I think I get and actually agree with that part of Arth's view: there are many different effects being controlled for with placebo, and this study only shows one such effect. In many cases where placebo controls are necessary, this effect probably isn't involved at all. For instance, early in the thread there was discussion of a surgery that was studied with placebo control (they basically did the exploratory part without the intervention part of the surgery, so the patient was still put under anesthesia and still had to be cut open). The result of that study was that the placebo group and the intervention group had similar results, suggesting that the actual intervention was ineffective.
I think there's a third control group with no intervention, including placebo, (though I may remember wrong), who did worse than both. But I doubt that the reason the placebo group does better than that control is because of an actual physiological mechanism. In that case, it's probably just all the issues of subjective reporting that have been discussed in this thread.
So, to sum up, there may actually be cases where there's a real physiological mechanism involved in placebo effects. The mouse study is evidence in that direction. But there are also other effects involved, and its very likely that in many (most?) cases there is no physiological mechanism involved. Saying "this study explains the placebo effect" suggests that this is the whole of what the placebo effect is, whereas it is at most a contributing factor in some cases.
If that’s what arthwollipot meant, then certainly I agree with him, and with you. But that's a somewhat odd way of putting it, then. …I mean, take the paranormal, that I referred to earlier:
Let’s say, hypothetically, that, crazy as it sounds, one of those nutjobs that used to come up on the earlier JREF threads, claiming they could read your mind, and divine the numbers you’ve thought of continents away from them, is indeed able to convincingly support this claim of theirs of the paranormal. Or maybe they do that in a full-on lab study, not just here, online. Point is, let's assume they do it. ...Well now, first of all, that only demonstrates that some kinds of telepathy sometimes work, not that every kind of telepathy therefore works; and it most certainly does not indicate that every claim of telepathy is therefore true. Second of all, it is a demonstration only of telepathy, and not of other kinds of paranormal claims like, I don’t know, dowsing, and prophesying future events, and speaking with the dead, and recollection of “past life” memories from long ago. But despite that, it wouldn’t really make sense to therefore assert that reports that this experiment demonstrates the paranormal are wrong. It does indeed prove the paranormal, and it would certainly merit the million dollars, had that still been on offer. Right?

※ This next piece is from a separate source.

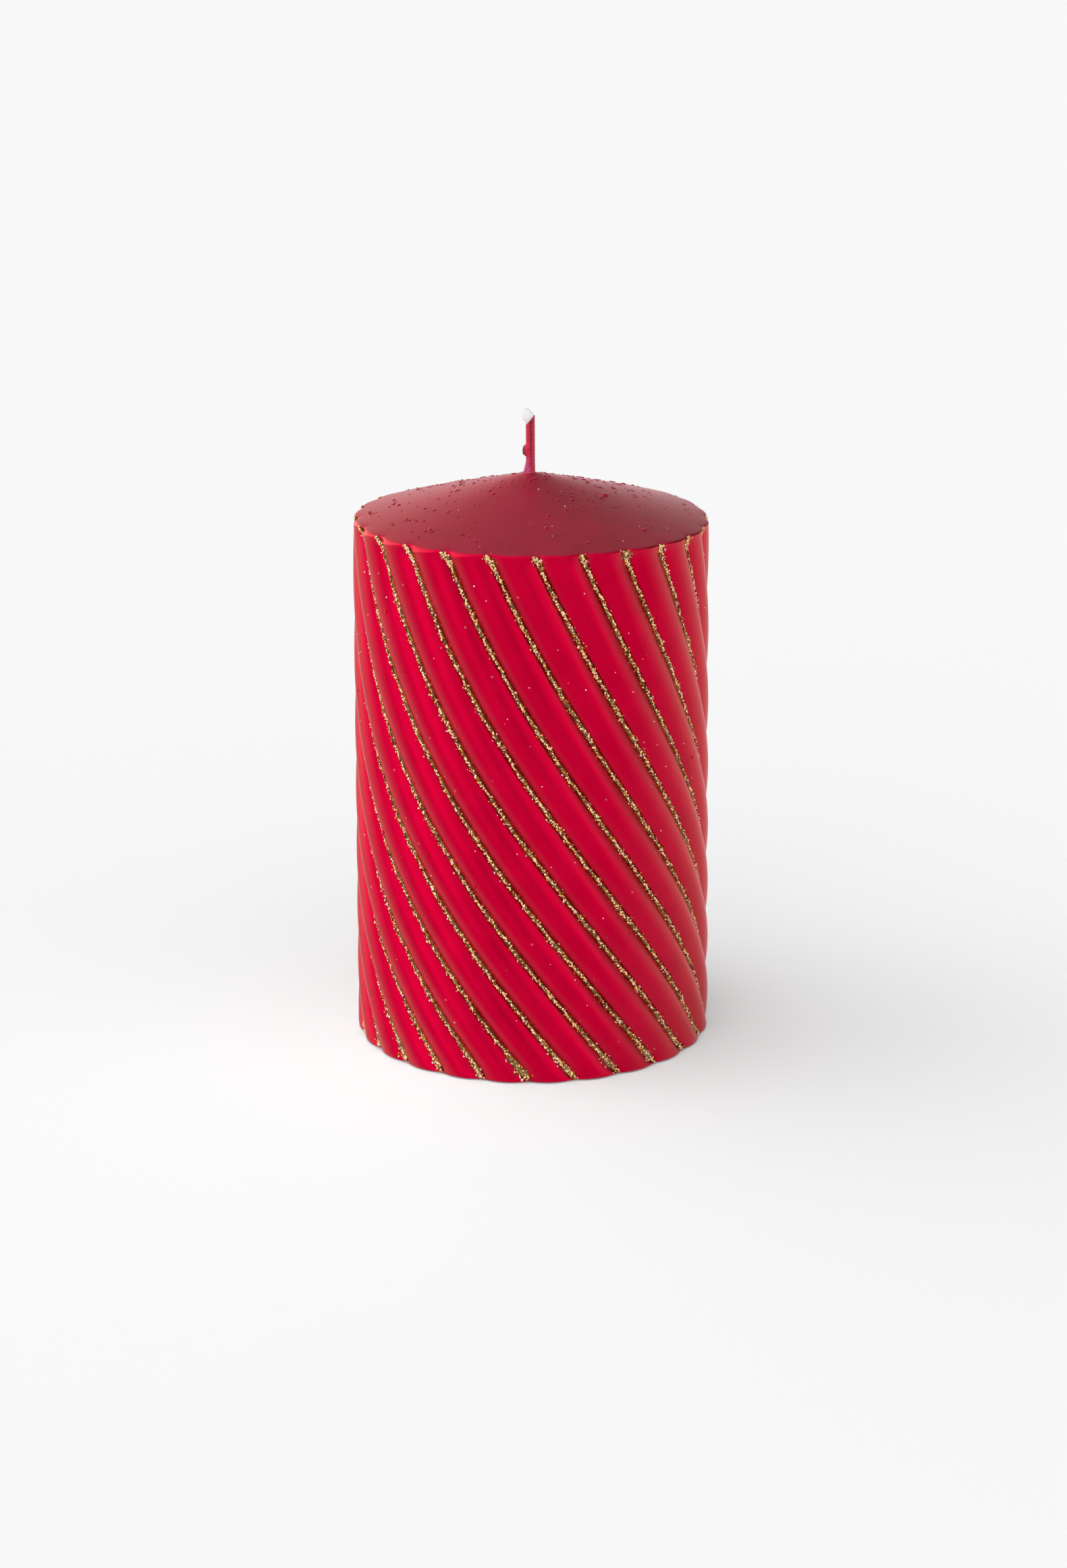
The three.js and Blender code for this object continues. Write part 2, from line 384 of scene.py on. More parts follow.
def new_material(name, **values):
    """A material with one shader, whose plain values are set on its own sockets."""
    material = bpy.data.materials.new(name)
    material.use_nodes = True
    tree = material.node_tree
    shader = tree.nodes["Principled BSDF"]
    feed(tree, shader, **values)
    return material, tree, shader


def math_node(tree, operation, first, second=0.0):
    return add_node(tree, "ShaderNodeMath", {0: first, 1: second}, operation=operation).outputs[0]


def product(tree, first, *others):
    for other in others:
        first = math_node(tree, "MULTIPLY", first, other)
    return first


def mix_colours(tree, share, *colours):
    """Mixes two colours, each an output or three numbers, by a share between 0 and 1."""
    first, second = [(*one, 1) if isinstance(one, tuple) else one for one in colours]
    return add_node(tree, "ShaderNodeMix", {0: share, 6: first, 7: second}, data_type="RGBA").outputs[2]


def spread(tree, value, low, high, new_low=0.0, new_high=1.0):
    """Maps a value from one range to another, without running past its ends."""
    ranges = {0: value, 1: low, 2: high, 3: new_low, 4: new_high}
    return add_node(tree, "ShaderNodeMapRange", ranges).outputs[0]


def between(tree, share, low, high):
    """Runs from one number to another by a share between 0 and 1."""
    return spread(tree, share, 0, 1, low, high)


def object_place(tree):
    return tree.nodes.new("ShaderNodeTexCoord").outputs["Object"]


def noise(tree, place, scale, detail, roughness):
    values = {"Vector": place, "Scale": scale, "Detail": detail, "Roughness": roughness}
    return add_node(tree, "ShaderNodeTexNoise", values).outputs["Fac"]


def cells(tree, place, scale):
    """Scattered cells: the distance from each one's middle, and three chance numbers for each."""
    values = {"Vector": place, "Scale": scale, "Randomness": 1.0}
    scattered = add_node(tree, "ShaderNodeTexVoronoi", values)
    chances = add_node(tree, "ShaderNodeSeparateColor", {0: scattered.outputs["Color"]})
    return scattered.outputs["Distance"], chances.outputs


def surface_bump(tree, shader, height, depth):
    bump = add_node(tree, "ShaderNodeBump", {"Strength": 1.0, "Distance": depth, "Height": height})
    feed(tree, shader, Normal=bump.outputs[0])


# Shared effects

def new_group(name, inputs, outputs):
    """A node group that takes a place and numbers, and puts out numbers."""
    group = bpy.data.node_groups.new(name, "ShaderNodeTree")
    group.interface.new_socket("Place", in_out="INPUT", socket_type="NodeSocketVector")
    for socket, value in inputs.items():
        made = group.interface.new_socket(socket, in_out="INPUT", socket_type="NodeSocketFloat")
        made.default_value = value
    for socket in outputs:
        group.interface.new_socket(socket, in_out="OUTPUT", socket_type="NodeSocketFloat")
    given = group.nodes.new("NodeGroupInput").outputs
    return group, given, group.nodes.new("NodeGroupOutput")


def make_grain_group():
    """Fine grain on a broad, soft mottle, in sizes given per metre."""
    inputs = {"Fine Scale": 3000.0, "Broad Scale": 120.0, "Broad Share": 0.5}
    group, given, out = new_group("grain", inputs, ["Height", "Mottle"])
    fine = noise(group, given["Place"], given["Fine Scale"], 3.0, 0.6)
    broad = noise(group, given["Place"], given["Broad Scale"], 2.0, 0.5)
    height = math_node(group, "ADD", fine, product(group, broad, given["Broad Share"]))
    feed(group, out, Height=height, Mottle=spread(group, broad, 0.3, 0.7))
    return group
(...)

…In any case, let’s not get hung up over whether that precise wording works or not, or whether some podcaster meant something correctly, or whether some news report’s been sensationalized. Like I said, to me the really important thing, that I wanted to be clear about, is that this experiment does seem, so very unexpectedly, to indicate that expectations can drive physiological relief for causes that are not themselves psychosomatic in nature. …What Pixel42 said earlier, that this just one study, and therefore not definitive, makes sense, absolutely; and we should wait before more studies prove this more conclusively, and not rush to believing just yet that this very extravagant principle is a thing. …That said, if indeed this is true, then surely that’s a …huge, really huge thing? Because that might end up opening up
valid application of this principle across categories that we’d thought have been completely debunked and rejected, like healing by touch, and healing by pilgrimage, reiki, chakric healing, acupuncture, homeopathy, the works --- in very limited cases, for instance when bona fide treatment is not available or is medically inappropriate, and that too for very specific kinds of ailments not everything under the sun, but still.